Description of problem:
Prometheus pods are crashing due to OOM events when limits are defined. When limits are not defined they are consuming >15-30GB and 10-15 cores
Version-Release number of selected component (if applicable):
atomic-openshift-3.11.117-1.git.0.14e54a3.el7.x86_64
RHEL 7.6, kernel-3.10.0-957.12.2.el7
How reproducible:
The customer is able to reproduce both events readily
Steps to Reproduce:
To crash pods:
1. Configure a 3.11 OCP cluster with ~2000 total pods in all name spaces, >140 nodes in the cluster, while running 2 Prometheus pods
2. Define reasonable limits as defined in the documentation[0].
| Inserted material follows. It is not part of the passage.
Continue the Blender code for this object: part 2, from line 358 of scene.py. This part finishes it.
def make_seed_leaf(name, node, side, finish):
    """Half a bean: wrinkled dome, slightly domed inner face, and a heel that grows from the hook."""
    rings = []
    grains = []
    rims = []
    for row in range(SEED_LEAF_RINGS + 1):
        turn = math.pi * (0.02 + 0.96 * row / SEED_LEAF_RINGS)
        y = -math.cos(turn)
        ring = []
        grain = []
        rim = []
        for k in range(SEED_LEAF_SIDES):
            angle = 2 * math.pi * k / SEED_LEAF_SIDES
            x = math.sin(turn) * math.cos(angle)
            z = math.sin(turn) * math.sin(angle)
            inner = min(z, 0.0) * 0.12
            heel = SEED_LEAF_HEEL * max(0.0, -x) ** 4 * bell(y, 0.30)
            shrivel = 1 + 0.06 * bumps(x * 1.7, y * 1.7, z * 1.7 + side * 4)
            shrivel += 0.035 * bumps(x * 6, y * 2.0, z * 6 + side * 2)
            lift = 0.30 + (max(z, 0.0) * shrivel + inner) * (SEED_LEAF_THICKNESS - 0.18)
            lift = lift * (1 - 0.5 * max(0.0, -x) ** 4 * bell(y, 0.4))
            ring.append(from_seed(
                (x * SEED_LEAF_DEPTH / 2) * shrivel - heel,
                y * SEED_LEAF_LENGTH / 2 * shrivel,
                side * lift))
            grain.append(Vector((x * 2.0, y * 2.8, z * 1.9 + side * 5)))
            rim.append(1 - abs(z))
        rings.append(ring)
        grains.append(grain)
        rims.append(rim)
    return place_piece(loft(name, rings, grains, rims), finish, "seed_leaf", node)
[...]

3. Prometheus pods then crash due to OOM events
To have pods consume large amount of memory:
1.) Same as above
2.) Do not define limits
3.) After some time has passed review
Actual results:
Pods crash when limits are defined
OR
Pods consume >25-30GB of memory and >10-15 cores
Expected results:
- Pods do not crash when reasonable limits are defined
- When limits are defined pods should not consume so much memory.
Additional info:
The below details are specific to the customer's environment and the different things tried and their outcome:
Limit defined:
10GB memory
6 cores
Outcome: Pods crash due to OOM killer events
--
Limit Defined:
8GB memory
6 core cp
Outcome: Pods crash due to OOM killer events
--
Limit defined:
15 GB memory
10 core
Outcome: Pods crash due to OOM killer events
--
Change default retention period to 7days
Outcome: Pods still crash and/or consume too much memory within one hour
--
Limits removed
Outcome: Pods run fine, but consume more than 25-30 GB of memory and 10-15 cores.
Environment:
OCP 3.11
2224 total pods in all namespaces
142 total nodes in the cluster
Total number of Prometheus nodes: 2
[0] - https://docs.openshift.com/container-platform/3.11/scaling_performance/scaling_cluster_monitoring.html#cluster-monitoring-recommendations-for-OCP
Moving to the active development branch (4.4). For any needed fixes where backports are required/requested, BZ clones will be created targeting those specific z-stream releases.